Second, localized water quality problems can be expected to lead to lower and lower effluent phosphorus limitations. Historically, effluents limits of 1 or 2 mg total phosphorus (TP) per liter have been broadly applied in regions of the U.S.A., such as in the Great Lakes Drainage Basin (1 mg/L) and the Lower Susquehanna River Basin (2 mg/L). However, localized water quality conditions are leading to lower effluent phosphorus limits in some areas. One area where this has been the case for a number of years is the lower Potomac River Basin where municipal plants must meet discharge limits that are lower than 0.2 mg TP/L.

Concerns over nitrogen compounds have been primarily over ammonia toxicity to aquatic organisms, which has resulted in nitrification requirements being implemented more broadly than even phosphorus removal. Like for phosphorus, the extent of nitrification is expected to increase. It is anticipated that 27% of the total U.S.A. sewage flow will be treated for nitrification by the year 2000(1).

In contrast to phosphorus, requirements for nitrogen removal from municipal wastewaters historically have been applied on a limited basis in situations where nitrogen reductions are needed to correct localized water quality problems.
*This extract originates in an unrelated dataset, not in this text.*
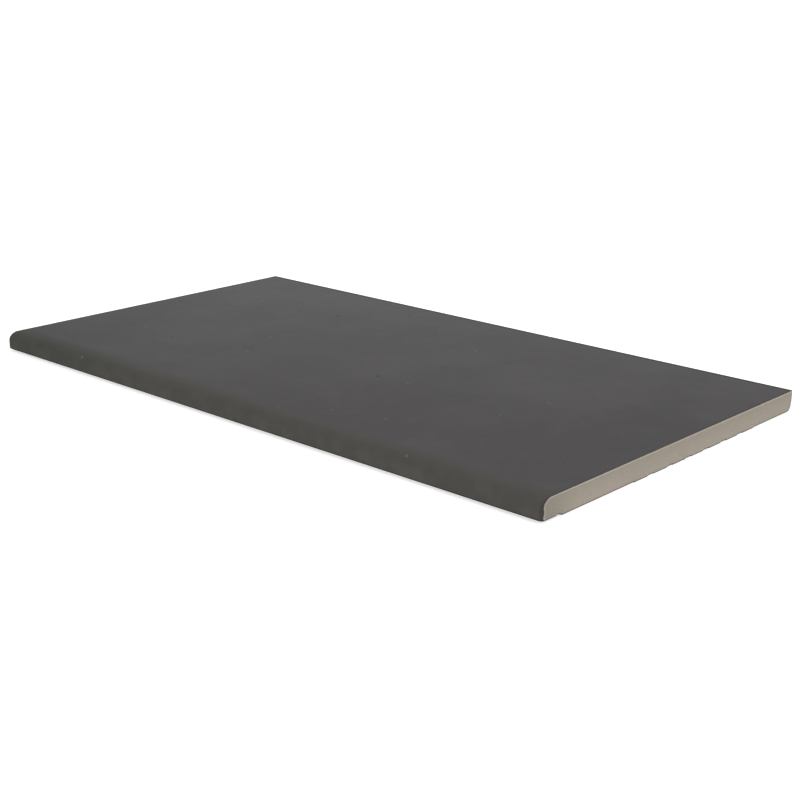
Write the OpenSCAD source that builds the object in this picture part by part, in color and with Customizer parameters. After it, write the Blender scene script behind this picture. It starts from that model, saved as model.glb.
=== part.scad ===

However, an increasing trend in the future toward nitrogen removal requirements can be expected due to at least a couple of factors. First, nitrogen removal is now being considered on a broad-scale basis to reduce the availability of this nutrient to aquatic plants. For example, removal of nitrogen at municipal wastewater treatment plants is being considered throughout the Chesapeake Bay Drainage Basin. Second, broad-scale removal of nitrogen is being considered in areas where there is concern over the fate of nitrogen compounds in ground water drinking supplies that depend on recharge using municipal wastewaters. The proportion of the total U.S.A. sewage flow treated for removal of nitrogen is expected to double from 1982 levels by the year 2000, to approximately 2%(1).
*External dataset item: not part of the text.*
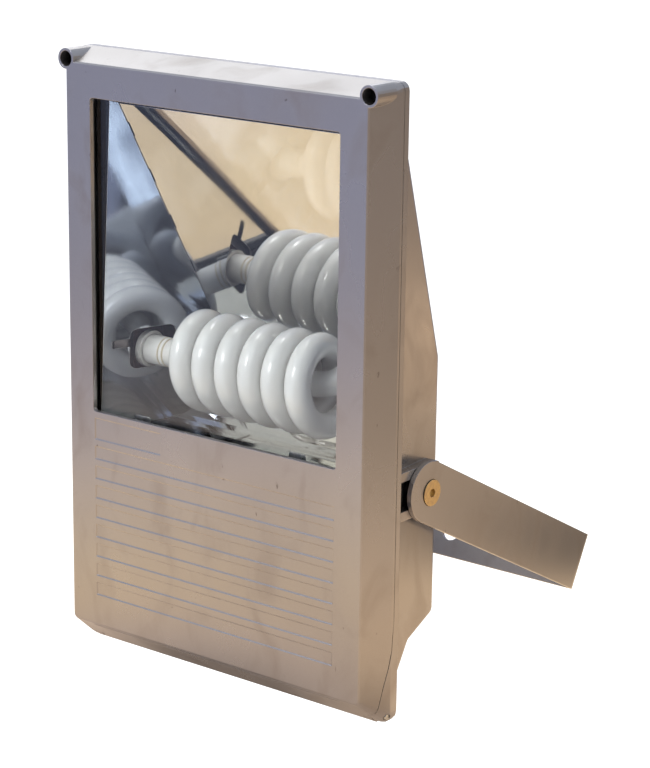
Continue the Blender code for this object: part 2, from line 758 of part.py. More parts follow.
def housing_holes():
    holes = []
    for x, z, front, _ in post_places():
        depth = min(SMALL_SCREW_BITE + PAST, back_wall(z) - BODY_WALL / 2 - front)
        holes.append(screw_hole(x, front - PAST, front + depth, z))
    for _, side in SIDES:
        holes.append(
            disc("Y", (side * BOSS_X, BOSS_Z), DOOR_SCREW_RADIUS + CAPTIVE_PLAY,
                 FLANGE_FRONT - PAST, FLANGE_BACK + THREAD_BOSS_LENGTH + PAST)
        )
        ends = sorted((side * (EAR_INNER - PAST), side * (RIM_HALF - EAR_WALL)))
        holes.append(disc("X", (HINGE_Y, HINGE_Z), HINGE_PIN_RADIUS + SCREW_PLAY, *ends))
        open_end = sorted((side * (RIM_HALF - EAR_WALL * 2), side * (RIM_HALF + PAST)))
        holes.append(disc("X", (HINGE_Y, HINGE_Z), HINGE_PIN_RADIUS * 0.7, *open_end))
    thread_hole = disc("Z", (0, 0), GLAND_THREAD + SCREW_PLAY, -GLAND_INSIDE, GLAND_INSIDE)
    holes.append(on_gland_axis(thread_hole))
    return holes


# Cable gland, drawn along Z and then set on the sloping underside

UNDERSIDE_FROM = Vector((0, BODY_STEP, BODY_STEP_Z))
UNDERSIDE_TO = Vector((0, BODY_DEPTH, BODY_BACK_LOW))
UNDERSIDE = (UNDERSIDE_TO - UNDERSIDE_FROM).normalized()
GLAND_PLACE = (UNDERSIDE_FROM + UNDERSIDE_TO) / 2
GLAND_TURN = Matrix.Rotation(math.atan2(UNDERSIDE.z, UNDERSIDE.y), 4, "X")


def on_gland_axis(made):
    made.data.transform(Matrix.Translation(GLAND_PLACE) @ GLAND_TURN)
    return made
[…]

As urban populations and, therefore, sewage flows increase and the accomplishments of current control programs become more apparent, consideration may be given in the future to more stringent municipal effluent limits for phosphorus and nitrogen to address local water quality problems.

All of the steps to date to control municipal phosphorus and nitrogen have not come without some considerable effort and cost. Nor will future reductions be effortless. However, programs to control nutrients over the past two decades have encouraged the development not only in the U.S.A. but elsewhere in the world of many treatment technologies for phosphorus and nitrogen removal. While dependable treatment technologies, such as chemical treatment for phosphorus removal, have been successfully utilized over these past two decades, improved understanding of the principles of the process has led to more efficient use of the approach. In addition, improved understanding of the mechanisms behind the biological removal of phosphorus will lead to broader and more efficient application of this approach. Similar comments can be made regarding the technologies for removal of nitrogen.

This document summarizes the available technologies for removing phosphorus and nitrogen from municipal sewage, with emphasis on those that are expected to see prominent use either because of their treatment capabilities or their ease and cost of operation, or both. The information is presented in two sequential blocks: one on the chemical, biological, and physical principles behind the available treatment technologies; a second on the design and operation of processes and systems based on these principles.

The information presented is based on available literature, as well as the experiences of the authors. It is presented in a format and with appropriate detail to assist those involved in the early stages of addressing the need to initiate nutrient removal at a facility or evaluating the feasibility of achieving lower effluent nutrient limits, such as personnel in government agencies, consulting and design engineers, and plant operators. Where appropriate the reader is directed to documents containing more detailed information on the design and operation of these types of facilities.

The presence of nitrogen in a wastewater discharge can be undesirable for several reasons: as free ammonia it is toxic to fish and many other aquatic organisms; as ammonium ion or ammonia it is an oxygen-consuming compound which will deplete the dissolved oxygen in receiving water; in all forms, nitrogen can be available as a nutrient to aquatic plants and consequently contribute to eutrophication; as the nitrate ion it is a potential public health hazard in water consumed by infants. Depending upon local circumstances, removal of all forms of nitrogen or just ammonium may be required. Both objectives can be achieved economically in biological treatment systems.